In a crisis—a job loss, a health scare, a family tragedy—the 50/50 couple falters. They haven't practiced being a single unit. They’ve practiced being a joint venture. Joint ventures are dissolved when they stop being profitable. Marriages are supposed to be different.

The Roommateization of Romance

Counting pennies kills the spark. Period.

There is nothing less romantic than a "Request for $14.50" notification on Venmo after a Tuesday night dinner. It signals that every moment spent together is a transaction to be settled.

The 50/50 split breeds "The Auditor Mindset." You start watching your partner. Did they use more electricity this month? Why am I paying for half the groceries if they eat more?

This hyper-vigilance destroys attraction. You cannot be a lover and an auditor at the same time. Romance requires a degree of reckless generosity. It requires the feeling that "what’s mine is yours."

When you remove the "ours" and replace it with "mine" and "yours," the relationship becomes a series of negotiations. You become business partners. And eventually, you’ll find a business partner with better terms.

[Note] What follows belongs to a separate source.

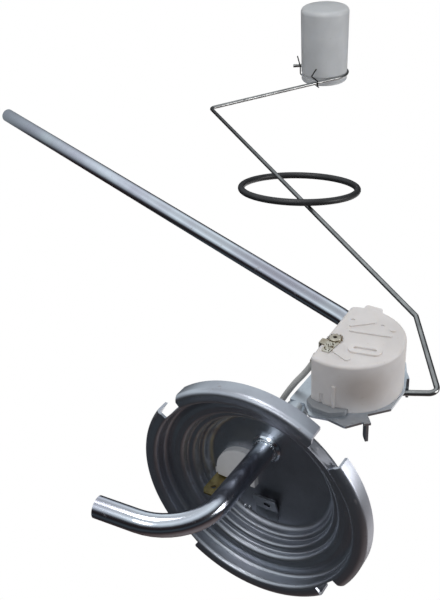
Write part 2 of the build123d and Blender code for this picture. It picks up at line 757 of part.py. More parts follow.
# Ground tab, a strip welded to the floor with its free end lifted
with BuildPart() as ground_tab:
    with BuildSketch(Plane(origin=(0, 0, ground_z - ground_width / 2), x_dir=(1, 0, 0),
                           z_dir=(0, 0, 1))) as ground_section:
        ground_line = [
            (ground_edge_x, floor_front - 2.4),
            (ground_foot_x - 4.6, floor_front),
            (ground_foot_x, floor_front),
        ]
        ground_back, ground_bend = parallel_line(ground_line, [3.0], ground_sheet)
        with BuildLine():
            under = FilletPolyline(*ground_line, radius=[3.0])
            over = FilletPolyline(*ground_back, radius=ground_bend)
            Line(under @ 0, over @ 0)
            Line(under @ 1, over @ 1)
        make_face()
    extrude(amount=ground_width)
    with BuildSketch(across(floor_front - 6)):
        with Locations((ground_edge_x + 4.4, ground_z + 0.6)):
            Circle(1.3)
    extrude(amount=-8, mode=Mode.SUBTRACT)
ground_tab.part.label = "ground_tab"
export_step(ground_tab.part, "parts/ground_tab.step")

# Lead from the blade to the crimp on the housing
with BuildPart() as lead_wire:
    with BuildLine() as lead_path:
        FilletPolyline(
            lead_start,
            lead_corner_a,
            lead_corner_b,
            lead_corner_c,
            lead_end,
            radius=[11.5, 16.0, 9.0],
        )
    with BuildSketch(Plane(lead_path.line @ 0, z_dir=lead_path.line % 0)):
        Circle(lead_radius)
    sweep(path=lead_path.line)
lead_wire.part.label = "lead_wire"
export_step(lead_wire.part, "parts/lead_wire.step")

# Float arm, one bent wire from the hinge shaft to the turn round the float and its straight tail
reach_y = float_y - corner_c[0]
reach_z = float_z - corner_c[1]
reach = math.hypot(reach_y, reach_z)
entry_angle = math.degrees(math.atan2(reach_z, reach_y) + math.asin(wrap_radius / reach)) + 90
wrap_mid_angle = (entry_angle + wrap_end_angle) / 2
tail_start = Vector(*float_point(float_plane_x, wrap_radius, wrap_end_angle))
tail_turn = math.radians(wrap_end_angle)
tail_heading = Vector(0, math.sin(tail_turn), -math.cos(tail_turn))
tail_side = Vector(0, math.cos(tail_turn), math.sin(tail_turn))
with BuildPart() as float_arm:
    with BuildLine() as arm_path:
        FilletPolyline(
            (shaft_end_x, pivot_y, pivot_z),
            (arm_plane_x, pivot_y, pivot_z),
            (arm_plane_x, *corner_a),
            (arm_plane_x, *corner_b),
            (float_plane_x, *corner_c),
            float_point(float_plane_x, wrap_radius, entry_angle),
            radius=[shaft_bend_radius, 4.5, 4.0, 3.6],
        )
        ThreePointArc(
            float_point(float_plane_x, wrap_radius, entry_angle),
            float_point(float_plane_x, wrap_radius, wrap_mid_angle),
            float_point(float_plane_x, wrap_radius, wrap_end_angle),
        )
        Line(tail_start, tail_start + tail_heading * tail_length)
    with BuildSketch(Plane((shaft_end_x, pivot_y, pivot_z), z_dir=(1, 0, 0))):
        Circle(wire_radius)
    sweep(path=arm_path.wires()[0])
    chamfer(float_arm.faces().sort_by(Axis.X)[0].edges(), length=0.3)
float_arm.part.label = "float_arm"
export_step(float_arm.part, "parts/float_arm.step")

# Hollow float with a groove for the wire near its base
cap_height = 2.2
cap_x = float_base_x - cap_height
groove_half = wire_radius + 0.1
neck_radius = float_radius - groove_depth - 0.05
float_frame = Plane(origin=(0, float_y, float_z), x_dir=(1, 0, 0), z_dir=(0, 0, 1))
float_axis = Axis((0, float_y, float_z), (1, 0, 0))
with BuildPart() as float_body:
    with BuildSketch(float_frame) as body_section:
        with BuildLine():
            body_top = FilletPolyline(
                (cap_x, 0),
                (cap_x, float_radius),
                (float_top_x + 1.2, float_top_radius),
                (float_top_x + 0.6, 8.0),
                (float_top_x, 0),
                radius=[0.2, 3.4, 20.0],
            )
            Line(body_top @ 1, body_top @ 0)
        make_face()
        with Locations((float_plane_x, float_radius)):
            Rectangle(2 * groove_half, 2 * (groove_depth + 0.05), mode=Mode.SUBTRACT)
        with BuildLine():
            cavity = Polyline(
                (cap_x, 0),
                (cap_x, neck_radius - float_wall),
                (float_plane_x - groove_half - float_wall, neck_radius - float_wall),
                (float_plane_x - groove_half - 2 * float_wall, float_radius - float_wall),
                (float_top_x + 4.4, float_top_radius - float_wall),
                (float_top_x + 2.0, float_top_radius - 3.6),
                (float_top_x + 1.5, 0),
                close=True,
            )
        make_face(mode=Mode.SUBTRACT)
    revolve(axis=float_axis)
float_body.part.label = "float_body"
export_step(float_body.part, "parts/float_body.step")

# Cap welded in the open end, with the foot rim of the float
with BuildPart() as float_cap:
    with BuildSketch(float_frame) as cap_section:
        with BuildLine():
            Polyline(
                (cap_x - 1.2, 0),
                (cap_x - 1.2, neck_radius - float_wall - 0.05),
                (cap_x, neck_radius - float_wall - 0.05),
                (cap_x, float_radius),
                (float_base_x - 1.3, float_radius),
                (float_base_x - 0.4, float_radius - 0.5),
                (float_base_x, float_radius - 1.5),
                (float_base_x, float_radius - 3.2),
                (float_base_x - 0.8, float_radius - 3.8),
                (float_base_x - 0.8, 0),
                close=True,
            )
        make_face()
    revolve(axis=float_axis)
float_cap.part.label = "float_cap"
export_step(float_cap.part, "parts/float_cap.step")

# Spring clip across the base of the float, from the arm wire in front to its tail behind
clip_wire_radius = 0.45
clip_low_x = float_base_x + clip_wire_radius
clip_tail_reach = 16.8
clip_hook_reach = 18.3
clip_gap = wire_radius + clip_wire_radius + 0.1
entry_turn = math.radians(entry_angle)
entry_heading = Vector(0, math.sin(entry_turn), -math.cos(entry_turn))
entry_side = Vector(0, math.cos(entry_turn), math.sin(entry_turn))
float_middle = Vector(float_plane_x, float_y, float_z)
hooked = Vector(*float_point(float_plane_x, wrap_radius, entry_angle)) - entry_heading * clip_hook_reach
hook_out = hooked + entry_side * (clip_gap + 0.15)
crossed = tail_start + tail_heading * clip_tail_reach - tail_side * clip_gap
rim_out = float_middle + (hooked - float_middle).normalized() * (float_radius + 0.3)
with BuildPart() as float_clip:
    with BuildLine() as clip_path:
        FilletPolyline(
            crossed + Vector(-9.4, -5.0, 0.2),
            crossed,
            (clip_low_x, crossed.Y, crossed.Z),
            (clip_low_x, rim_out.Y, rim_out.Z),
            (hooked.X + clip_gap + 0.15, hook_out.Y, hook_out.Z),
            (hooked.X - clip_gap - 0.15, hook_out.Y, hook_out.Z),
            hooked + Vector(-4.4, -0.2, -3.9),
            hooked + Vector(-8.4, 5.3, -2.8),
            radius=[2.5, 1.2, 1.0, 1.2, 1.0, 0.8],
        )
    with BuildSketch(Plane(clip_path.line @ 0, z_dir=clip_path.line % 0)):
        Circle(clip_wire_radius)
    sweep(path=clip_path.line)
float_clip.part.label = "float_clip"
export_step(float_clip.part, "parts/float_clip.step")

# Seal ring of the flange, threaded on the long leg of the arm
leg_start = Vector(arm_plane_x, *corner_b)
leg_end = Vector(float_plane_x, *corner_c)
leg_heading = (leg_end - leg_start).normalized()
hang_share = (ring_hang_y - corner_b[0]) / (corner_c[0] - corner_b[0])
hang_point = leg_start + (leg_end - leg_start) * hang_share
ring_normal = Vector(*ring_facing).normalized()
ring_along = (leg_heading - ring_normal * leg_heading.dot(ring_normal)).normalized()
ring_spoke = ring_along.rotate(Axis((0, 0, 0), ring_normal), ring_swing)
ring_tangent = ring_normal.cross(ring_spoke)
ring_lift = leg_heading.cross(ring_tangent).normalized()
if ring_lift.X > 0:
    ring_lift = ring_lift * -1
ring_touch = hang_point + ring_lift * (wire_radius + ring_section + ring_gap)
ring_centre = ring_touch + ring_spoke * ring_radius
with BuildPart(Plane(ring_centre, z_dir=ring_normal)) as seal_ring:
    Torus(ring_radius, ring_section)
seal_ring.part.label = "seal_ring"
export_step(seal_ring.part, "parts/seal_ring.step")

print("arm at rest", round(arm_angle_rest, 3), "travel", round(arm_travel, 3))
print("ring centre", ring_centre, "normal", ring_normal)
lead_length = lead_path.wires()[0].length
print("lead length", round(lead_length, 2), "volume", round(lead_wire.part.volume, 2),
      "section x length", round(lead_length * math.pi * lead_radius ** 2, 2))
print("lead bend radii", [round(e.radius, 2) for e in lead_path.edges().filter_by(GeomType.CIRCLE)])
print("entry angle", round(entry_angle, 2))
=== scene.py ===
import math

import bmesh
import bpy
from mathutils import Matrix, Vector


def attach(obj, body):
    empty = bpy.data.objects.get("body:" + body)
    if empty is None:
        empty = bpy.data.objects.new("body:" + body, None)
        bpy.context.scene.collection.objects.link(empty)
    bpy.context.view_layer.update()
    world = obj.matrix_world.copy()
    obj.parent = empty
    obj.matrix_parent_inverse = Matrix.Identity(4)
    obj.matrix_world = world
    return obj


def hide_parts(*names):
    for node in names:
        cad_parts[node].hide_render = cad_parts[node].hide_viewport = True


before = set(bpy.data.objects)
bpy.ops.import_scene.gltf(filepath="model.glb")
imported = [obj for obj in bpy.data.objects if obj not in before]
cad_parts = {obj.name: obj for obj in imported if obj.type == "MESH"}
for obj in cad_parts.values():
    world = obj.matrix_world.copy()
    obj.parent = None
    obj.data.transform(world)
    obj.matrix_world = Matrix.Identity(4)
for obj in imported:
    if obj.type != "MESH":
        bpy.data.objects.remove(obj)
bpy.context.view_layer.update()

# Sizes and places are in millimetres, as in the solids, and MM makes them metres.
# Those of the camera, the floor, the lights, the lead and the materials' patterns are in metres.
MM = 0.001
FLOOR_Z = -0.300

# The camera with the photograph's view: its axes, its place and its focal length in the photograph's pixels
CAMERA_RIGHT = Vector((0.04445, 0.523917, 0.850609))
CAMERA_UP = Vector((-0.847053, 0.471179, -0.245951))
CAMERA_BACK = Vector((-0.529647, -0.709578, 0.464729))
CAMERA_PLACE = Vector((-0.241480, -0.221274, 0.132960))
FOCAL_PIXELS = 960.5
PICTURE_HEIGHT = 600
SENSOR_SIZE = 36.0
CAMERA_NEAR = 0.01
CAMERA_FAR = 20.0


def set_camera():
    """Camera of the picture, rolled so that the flange is low and the float is at the top."""
    turn = Matrix((CAMERA_RIGHT, CAMERA_UP, CAMERA_BACK)).transposed().to_4x4()
    data = bpy.data.cameras.new("sender_camera")
    data.sensor_width = SENSOR_SIZE
    data.lens = FOCAL_PIXELS / PICTURE_HEIGHT * SENSOR_SIZE
    data.clip_start = CAMERA_NEAR
    data.clip_end = CAMERA_FAR
    camera = bpy.data.objects.new("sender_camera", data)
    camera.matrix_world = Matrix.Translation(CAMERA_PLACE) @ turn
    bpy.context.scene.collection.objects.link(camera)
    bpy.context.scene.camera = camera
    # The standard transform keeps the white background white and clean at the edges of thin wires
    bpy.context.scene.view_settings.view_transform = "Standard"


set_camera()


def new_material(name):
    """An empty node material with its Principled shader and output."""
    material = bpy.data.materials.new(name)
    material.use_nodes = True
    tree = material.node_tree
    tree.nodes.clear()
    output = tree.nodes.new("ShaderNodeOutputMaterial")
    shader = tree.nodes.new("ShaderNodeBsdfPrincipled")
    tree.links.new(shader.outputs["BSDF"], output.inputs["Surface"])
    return material, tree, shader


def feed(tree, socket, value):
    """Gives a socket another socket's output, a plain colour or a number."""
    if isinstance(value, bpy.types.NodeSocket):
        tree.links.new(value, socket)
    elif socket.type == "RGBA":
        socket.default_value = (*value, 1.0)
    else:
        socket.default_value = value


def mix_colours(tree, factor, low, high):
    """A mix of two colours, each a socket or a plain colour. The node's colour sockets go by number."""
    mix = tree.nodes.new("ShaderNodeMix")
    mix.data_type = "RGBA"
    feed(tree, mix.inputs[0], factor)
    feed(tree, mix.inputs[6], low)
    feed(tree, mix.inputs[7], high)
    return mix.outputs[2]


def map_range(tree, value, low, high, out_low=0.0, out_high=1.0):
    """A clamped linear map of one value."""
    node = tree.nodes.new("ShaderNodeMapRange")
    feed(tree, node.inputs["Value"], value)
    feed(tree, node.inputs["From Min"], low)
    feed(tree, node.inputs["From Max"], high)
    feed(tree, node.inputs["To Min"], out_low)
    feed(tree, node.inputs["To Max"], out_high)
    return node.outputs["Result"]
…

The Comparison Trap and the Wage Gap

The 50/50 split is mathematically "fair" but practically "cruel" when incomes are unequal.

If one partner makes $150k and the other makes $50k, a 50/50 split of a $4,000-a-month lifestyle is a drop in the bucket for one and a death sentence for the other.

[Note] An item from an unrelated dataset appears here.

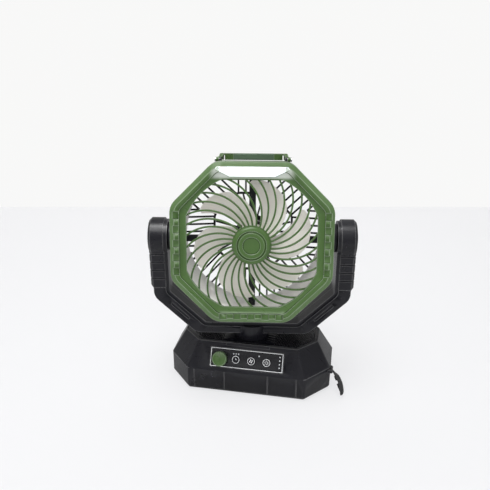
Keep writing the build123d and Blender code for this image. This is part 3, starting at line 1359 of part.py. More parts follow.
def rear_dome(lift):
    """The rear grille's shallow dome as a full block, moved ahead by lift."""
    with BuildPart(mode=Mode.PRIVATE) as made:
        with BuildSketch(face.offset(SHELL_BACK_F - REAR_T + lift)):
            head_octagon(SHELL_BACK_HALF)
        with BuildSketch(face.offset(REAR_PLATE_F + lift)):
            rear_middle()
        loft()
    return made.part


with BuildPart() as rear_grille:
    with BuildSketch(face.offset(SHELL_BACK_F)):
        rear_middle()
        rear_middle(REAR_MID_W, Mode.SUBTRACT)
        # bars square to each side of the octagon, outside the middle ring
        for sector in range(8):
            with Locations(Location((0, 0, 0), (0, 0, 45 * sector))):
                for step in range(-REAR_SIDE_BARS, REAR_SIDE_BARS + 1):
                    off = step * REAR_BAR_PITCH
                    start = max(REAR_PLATE_HALF - REAR_MID_W, abs(off) / HALF_KNEE)
                    with Locations(((start + HEAD_HALF) / 2, off)):
                        Rectangle(HEAD_HALF - start, REAR_BAR_W)
        with PolarLocations((REAR_HUB_R + REAR_PLATE_HALF) / 2 - REAR_MID_W / 2, REAR_INNER_BARS):
            Rectangle(REAR_PLATE_HALF - REAR_HUB_R, REAR_BAR_W)
        Circle(REAR_HUB_R)
    extrude(amount=2 * REAR_PLATE_F)
    add(rear_dome(0), mode=Mode.INTERSECT)
    add(rear_dome(REAR_T), mode=Mode.SUBTRACT)
    with BuildSketch(face.offset(SHELL_BACK_F)):
        head_octagon(SHELL_BACK_HALF)
        head_octagon(SHELL_BACK_HALF, REAR_RIM_W, Mode.SUBTRACT)
    extrude(amount=-REAR_T)
save(rear_grille, "rear_grille")


def trunnion(side):
    """The round boss on the head's side with its hollow pivot shaft."""
    root = sideways(face, HEAD_HALF - TRUNNION_R / 2, 0, 0, side)
    boss = ARM_INSIDE - TRUNNION_GAP - HEAD_HALF + TRUNNION_R / 2
    with BuildPart(mode=Mode.PRIVATE) as made:
        add(ring(root, TRUNNION_R, boss))
        add(ring(root, PIVOT_SHAFT_R, boss + PIVOT_SHAFT_L))
        add(ring(root.offset(boss), PIVOT_SHAFT_R - WALL, PIVOT_SHAFT_L), mode=Mode.SUBTRACT)
        add(shell_block, mode=Mode.SUBTRACT)
    return made.part


with BuildPart() as trunnion_left:
    add(trunnion(-1))
save(trunnion_left, "trunnion_left")

with BuildPart() as trunnion_right:
    add(trunnion(1))
save(trunnion_right, "trunnion_right")

with BuildPart() as trunnion_nuts:
    for side in (-1, 1):
        with BuildSketch(sideways(face, ARM_INSIDE + RIM_W + WASHER_T + PIVOT_NUT_GAP, 0, 0, side)):
            RegularPolygon(PIVOT_NUT_R, 6)
            Circle(PIVOT_SHAFT_R, mode=Mode.SUBTRACT)
        extrude(amount=PIVOT_NUT_T)
save(trunnion_nuts, "trunnion_nuts")

# ---------------------------------------------------------------- folding carry handle
LEG_IN = HANDLE_HALF - HANDLE_LEG_W / 2
LEG_OUT = HANDLE_HALF + HANDLE_LEG_W / 2
BAR_END_IN = HANDLE_BAR_HALF - HANDLE_LEG_W / 2
BAR_END_OUT = HANDLE_BAR_HALF + HANDLE_LEG_W / 2
BAR_NEAR = HANDLE_REACH - HANDLE_BAR_D
EAR_X = LEG_IN - MOVING_GAP - HANDLE_EAR_T
handle_plan = turned_plane(face, 0, HANDLE_PIVOT_UP, HANDLE_PIVOT_F, (1, 0, 0), (0, 1, 0))
handle_side = sideways(face, 0, HANDLE_PIVOT_UP, HANDLE_PIVOT_F, 1)
bar_middle = at(handle_plan, 0, HANDLE_REACH - HANDLE_BAR_D / 2, HANDLE_BAR_DOWN)
bar_height = HANDLE_BAR_UP - HANDLE_BAR_DOWN

with BuildPart() as handle_brackets:
    for side in (-1, 1):
        with BuildSketch(sideways(face, EAR_X, HANDLE_PIVOT_UP, HANDLE_PIVOT_F, side)):
            Circle(HANDLE_EYE_R)
            with BuildLine():
                Polyline(
                    (-HANDLE_EYE_R, 0), (-HANDLE_EAR_D / 2, -HANDLE_EAR_H), (HANDLE_EAR_D / 2, -HANDLE_EAR_H),
                    (HANDLE_EYE_R, 0),
                    close=True,
                )
            make_face()
            Circle(HANDLE_PIN_R, mode=Mode.SUBTRACT)
        extrude(amount=HANDLE_EAR_T)
    add(shell_block, mode=Mode.SUBTRACT)
save(handle_brackets, "handle_brackets")

with BuildPart() as handle_pins:
    for side in (-1, 1):
        pin = sideways(face, EAR_X, HANDLE_PIVOT_UP, HANDLE_PIVOT_F, side)
        pin_l = HANDLE_EAR_T + HANDLE_LEG_W + 2 * MOVING_GAP
        add(ring(pin, HANDLE_PIN_R, pin_l))
        add(ring(pin.offset(pin_l), HANDLE_EYE_R, HANDLE_PIN_HEAD_T))
save(handle_pins, "handle_pins")

with BuildPart() as handle_grip:
    add(slab(bar_middle, 2 * GRIP_HALF, HANDLE_BAR_D, bar_height))
    fillet(handle_grip.edges().filter_by(Axis(PIVOT, ACROSS)), HANDLE_EDGE_R)
    add(slab(bar_middle.offset(GRIP_T), 2 * GRIP_HALF, HANDLE_BAR_D - 2 * GRIP_T, bar_height - 2 * GRIP_T),
        mode=Mode.SUBTRACT)
save(handle_grip, "handle_grip")

with BuildPart() as carry_handle:
    with BuildSketch(handle_plan.offset(HANDLE_BAR_DOWN)):
        with BuildSketch(Plane.XY, mode=Mode.PRIVATE) as loop:
            with BuildLine():
                Polyline(
                    (-LEG_OUT, -HANDLE_EYE_R), (LEG_OUT, -HANDLE_EYE_R), (LEG_OUT, HANDLE_EYE_R),
                    (BAR_END_OUT, HANDLE_REACH), (-BAR_END_OUT, HANDLE_REACH), (-LEG_OUT, HANDLE_EYE_R),
                    close=True,
                )
            make_face()
            fillet(loop.vertices().group_by(Axis.Y)[-1], HANDLE_CORNER_R)
            with BuildLine():
                Polyline(
                    (-LEG_IN, -2 * HANDLE_EYE_R), (LEG_IN, -2 * HANDLE_EYE_R), (LEG_IN, HANDLE_EYE_R),
                    (BAR_END_IN, BAR_NEAR), (-BAR_END_IN, BAR_NEAR), (-LEG_IN, HANDLE_EYE_R),
                    close=True,
                )
            make_face(mode=Mode.SUBTRACT)
        add(loop.sketch_local)
    extrude(amount=bar_height)
    # seen from the side: an eye, a flat leg and a thicker bar
    with BuildSketch(handle_side):
        Circle(HANDLE_EYE_R)
        with BuildSketch(Plane.XY, mode=Mode.PRIVATE) as profile:
            with BuildLine():
                Polyline(
                    (0, -HANDLE_LEG_T / 2), (BAR_NEAR - HANDLE_LEG_W, -HANDLE_LEG_T / 2),
                    (BAR_NEAR, HANDLE_BAR_DOWN), (HANDLE_REACH, HANDLE_BAR_DOWN), (HANDLE_REACH, HANDLE_BAR_UP),
                    (BAR_NEAR, HANDLE_BAR_UP), (BAR_NEAR - 2 * HANDLE_LEG_W, HANDLE_LEG_T / 2),
                    (0, HANDLE_LEG_T / 2),
                    close=True,
                )
            make_face()
            fillet(profile.vertices().group_by(Axis.X)[-1], HANDLE_EDGE_R)
        add(profile.sketch_local)
    extrude(amount=2 * HANDLE_HALF, both=True, mode=Mode.INTERSECT)
    for side in (-1, 1):
        slit = at(bar_middle, side * (BAR_END_IN - HANDLE_SLIT_W / 2))
        add(slab(slit, HANDLE_SLIT_W, 2 * HANDLE_BAR_D, bar_height - HANDLE_STRAP_T), mode=Mode.SUBTRACT)
        add(ring(sideways(face, EAR_X, HANDLE_PIVOT_UP, HANDLE_PIVOT_F, side), HANDLE_PIN_R + SHAFT_GAP,
                 4 * HANDLE_LEG_W), mode=Mode.SUBTRACT)
    # narrower core under the grip
    add(slab(bar_middle.offset(-GRIP_T), 2 * GRIP_HALF, 2 * HANDLE_BAR_D, bar_height + 2 * GRIP_T),
        mode=Mode.SUBTRACT)
    add(slab(bar_middle.offset(GRIP_T), 2 * GRIP_HALF, HANDLE_BAR_D - 2 * GRIP_T, bar_height - 2 * GRIP_T))
save(carry_handle, "carry_handle")
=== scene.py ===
import json
from functools import cache
from math import cos, pi, radians, sin, tan

import bmesh
import bpy
from bpy.props import FloatProperty, FloatVectorProperty, IntProperty, PointerProperty
from bpy.types import Operator, Panel, PropertyGroup
from mathutils import Matrix, Vector


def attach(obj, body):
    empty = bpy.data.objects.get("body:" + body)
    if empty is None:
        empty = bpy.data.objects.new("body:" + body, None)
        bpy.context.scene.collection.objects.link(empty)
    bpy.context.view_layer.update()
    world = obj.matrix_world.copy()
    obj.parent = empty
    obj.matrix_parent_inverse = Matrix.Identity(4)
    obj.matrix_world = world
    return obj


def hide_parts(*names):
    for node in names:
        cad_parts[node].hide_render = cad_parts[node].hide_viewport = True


bl_info = {
    "name": "Camping fan",
    "version": (1, 0, 0),
    "blender": (4, 5, 0),
    "location": "3D view > sidebar > Camping fan",
    "description": "Builds the looks of a portable camping fan with a lamp over its measured frame",
    "category": "Object",
}

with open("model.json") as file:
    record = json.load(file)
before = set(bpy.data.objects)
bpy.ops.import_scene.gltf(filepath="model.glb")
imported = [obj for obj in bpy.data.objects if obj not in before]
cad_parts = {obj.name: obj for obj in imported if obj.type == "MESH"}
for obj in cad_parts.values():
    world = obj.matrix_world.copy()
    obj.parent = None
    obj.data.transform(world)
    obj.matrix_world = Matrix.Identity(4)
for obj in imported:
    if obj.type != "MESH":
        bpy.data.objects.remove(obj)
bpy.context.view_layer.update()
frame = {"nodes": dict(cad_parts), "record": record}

MM = 0.001
NODES = frame["nodes"]

# pose of the head at rest, the same as in the frame
HEAD_TURN = radians(8.5)
HEAD_LOOKS_UP = radians(11.6)
PIVOT = Vector((0, 0, 222)) * MM
ACROSS = Vector((cos(HEAD_TURN), sin(HEAD_TURN), 0))
AHEAD = Vector((sin(HEAD_TURN), -cos(HEAD_TURN), 0))
FACING = AHEAD * cos(HEAD_LOOKS_UP) + Vector((0, 0, sin(HEAD_LOOKS_UP)))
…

The lower earner is forced to live a lifestyle they can’t afford, while the higher earner builds a massive surplus. This creates a power imbalance that poisons the well. The lower earner feels like "the help." The higher earner feels like they are "carrying" the other person, even though the split is technically equal.

True partnership isn't about equal amounts; it’s about equal sacrifice.

A 50/50 split based on dollars is a lazy metric. It’s for people who are too afraid to have the hard conversations about value, contribution, and future goals.


The Insight

We are heading toward the "Great Re-Alignment."

By 2030, the 50/50 model will be seen as a failed social experiment of the early 21st century. We will see a massive shift back to "Capacity-Based Contribution."

Successful couples will stop asking "Is this 50%?" and start asking "Is this my best?"

The "Lead/Support" dynamic will return, but it won't be gender-coded. It will be season-coded. One partner will carry the financial weight while the other builds the foundation, and then they will swap. The "All-In" joint account will make a comeback as people realize that financial autonomy is often just a fancy word for loneliness.

The most successful couples of the next decade won't be the ones with the best spreadsheets. They’ll be the ones who stopped keeping score entirely.

Are you building a life together, or are you just splitting the bill?